(Data extracted from a collection)
** START **

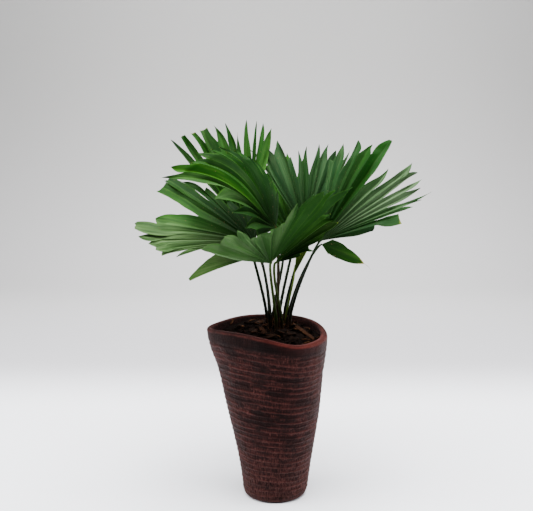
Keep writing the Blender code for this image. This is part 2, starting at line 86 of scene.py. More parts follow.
SHOULDER_DROP = 0.028
SHOULDER_HEIGHT = 0.027
BELLY = 0.0030
BELLY_HEIGHT = 0.53
BELLY_REACH = 0.22
BAND_DARK = 0.80
RIM_RED_TURN = 312
RIM_RED_REACH = (0.018, 0.078)
RIM_RED_SHARE = (0.06, 0.72)

# Soil and bark
SOIL_TOP = 0.258
CLEARANCE = 0.0003
BED_GAP = 0.0012
BED_SIDES = 96
BED_RINGS = 34
BED_GRAIN = 150
BED_ROUGHNESS = 0.0022
BED_DROP = 0.0016
BED_LOOK = (0.18, 0, 0)
BARK_LEVEL = 0.2815
BARK_SLOPE = Vector((-0.03, 0.07))
CROWN = Vector((0.006, 0.040))
HEAP_HEIGHT = 0.013
HEAP_WIDTH = 0.036
BANK_HEIGHT = 0.008
BANK_REACH = 0.090
BANK_SIDE = Vector((-0.500, 0.866))
CHIP_SEED = 11
CHIP_COUNT = 27
CHIP_SPREAD = 0.095
CHIP_LENGTH = (0.014, 0.032)
CHIP_WIDTH = (0.007, 0.012)
CHIP_THICKNESS = (0.003, 0.005)
CHIP_TIP = (-16, 16)
CHIP_ROLL = (-20, 20)
CHIP_TONE = (0.20, 0.54)
CHIP_LIFT = 0.45
CHIP_FINE = (12, 5)
CHIP_ROOM = 0.003
LONG_CHIP = dict(
    centre=(0.049, 0.024), length=0.066, width=0.0075, thickness=0.0036, turn=-52, tip=15, roll=6,
    tone=0.60, lift=1.2, fine=CHIP_FINE,
)
PALE_CHIP = dict(width=0.005, thickness=0.0024, roll=-12, tone=0.66, lift=1.4, fine=(10, 4))
PALE_CHIPS = (
    # x, y, length, turn, tip
    (0.0535, -0.0070, 0.016, 20, 8),
    (-0.0780, 0.0660, 0.013, 60, -38),
    (-0.0420, 0.0740, 0.014, 25, -14),
)
CRUMB_COUNT = 420
CRUMB_SPREAD = 0.098
CRUMB_LENGTH = (0.005, 0.014)
CRUMB_SHAPE = (0.35, 0.7)
CRUMB_THICKNESS = (0.0012, 0.0030)
CRUMB_TIP = (-28, 28)
CRUMB_ROLL = (-32, 32)
CRUMB_TONE = (0.16, 0.36)
CRUMB_LIFT = (0.1, 0.7)
CRUMB_FINE = (5, 3)
BRIGHT_SHARE = 0.10
BRIGHT_TONE = (0.25, 0.45)
SPLINTER_SHARE = 0.18
SPLINTER_LENGTH = (0.010, 0.022)
SPLINTER_WIDTH = (0.0014, 0.0024)

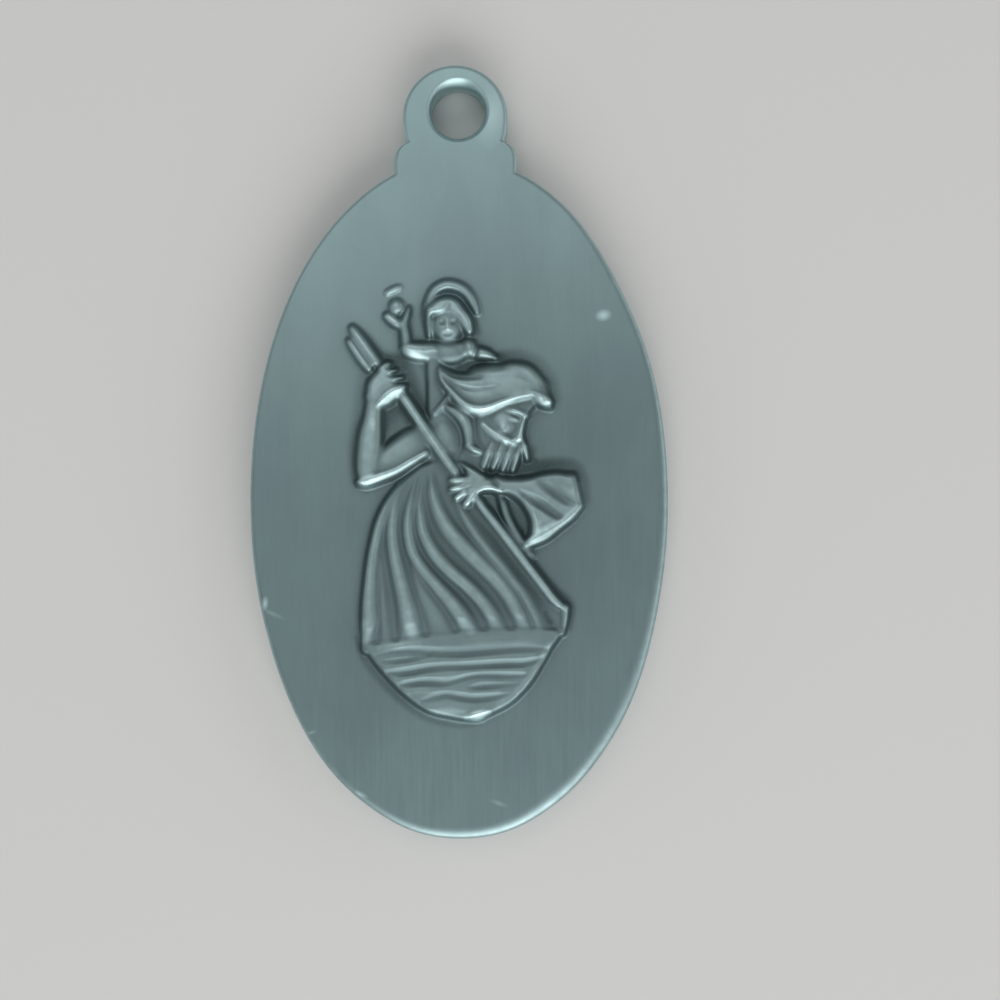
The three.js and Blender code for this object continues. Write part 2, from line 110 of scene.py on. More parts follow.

** END **

# The exercise
Return every entry exactly as given.

# Solution for this task
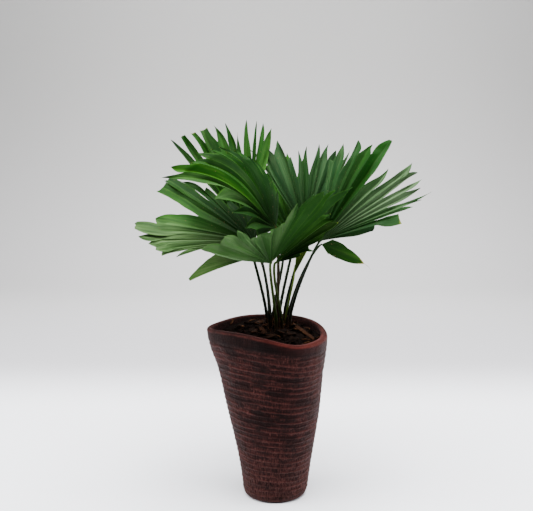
Keep writing the Blender code for this image. This is part 2, starting at line 86 of scene.py. More parts follow.
SHOULDER_DROP = 0.028
SHOULDER_HEIGHT = 0.027
BELLY = 0.0030
BELLY_HEIGHT = 0.53
BELLY_REACH = 0.22
BAND_DARK = 0.80
RIM_RED_TURN = 312
RIM_RED_REACH = (0.018, 0.078)
RIM_RED_SHARE = (0.06, 0.72)

# Soil and bark
SOIL_TOP = 0.258
CLEARANCE = 0.0003
BED_GAP = 0.0012
BED_SIDES = 96
BED_RINGS = 34
BED_GRAIN = 150
BED_ROUGHNESS = 0.0022
BED_DROP = 0.0016
BED_LOOK = (0.18, 0, 0)
BARK_LEVEL = 0.2815
BARK_SLOPE = Vector((-0.03, 0.07))
CROWN = Vector((0.006, 0.040))
HEAP_HEIGHT = 0.013
HEAP_WIDTH = 0.036
BANK_HEIGHT = 0.008
BANK_REACH = 0.090
BANK_SIDE = Vector((-0.500, 0.866))
CHIP_SEED = 11
CHIP_COUNT = 27
CHIP_SPREAD = 0.095
CHIP_LENGTH = (0.014, 0.032)
CHIP_WIDTH = (0.007, 0.012)
CHIP_THICKNESS = (0.003, 0.005)
CHIP_TIP = (-16, 16)
CHIP_ROLL = (-20, 20)
CHIP_TONE = (0.20, 0.54)
CHIP_LIFT = 0.45
CHIP_FINE = (12, 5)
CHIP_ROOM = 0.003
LONG_CHIP = dict(
    centre=(0.049, 0.024), length=0.066, width=0.0075, thickness=0.0036, turn=-52, tip=15, roll=6,
    tone=0.60, lift=1.2, fine=CHIP_FINE,
)
PALE_CHIP = dict(width=0.005, thickness=0.0024, roll=-12, tone=0.66, lift=1.4, fine=(10, 4))
PALE_CHIPS = (
    # x, y, length, turn, tip
    (0.0535, -0.0070, 0.016, 20, 8),
    (-0.0780, 0.0660, 0.013, 60, -38),
    (-0.0420, 0.0740, 0.014, 25, -14),
)
CRUMB_COUNT = 420
CRUMB_SPREAD = 0.098
CRUMB_LENGTH = (0.005, 0.014)
CRUMB_SHAPE = (0.35, 0.7)
CRUMB_THICKNESS = (0.0012, 0.0030)
CRUMB_TIP = (-28, 28)
CRUMB_ROLL = (-32, 32)
CRUMB_TONE = (0.16, 0.36)
CRUMB_LIFT = (0.1, 0.7)
CRUMB_FINE = (5, 3)
BRIGHT_SHARE = 0.10
BRIGHT_TONE = (0.25, 0.45)
SPLINTER_SHARE = 0.18
SPLINTER_LENGTH = (0.010, 0.022)
SPLINTER_WIDTH = (0.0014, 0.0024)

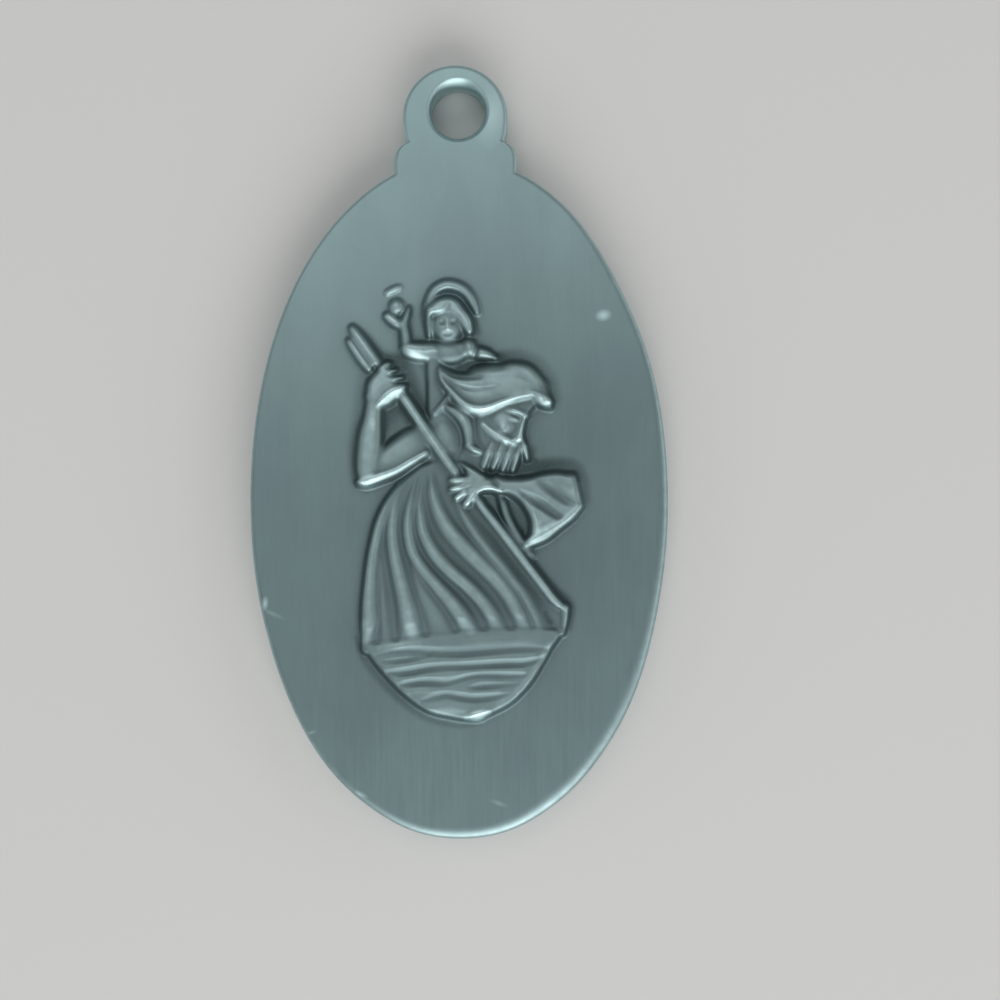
The three.js and Blender code for this object continues. Write part 2, from line 110 of scene.py on. More parts follow.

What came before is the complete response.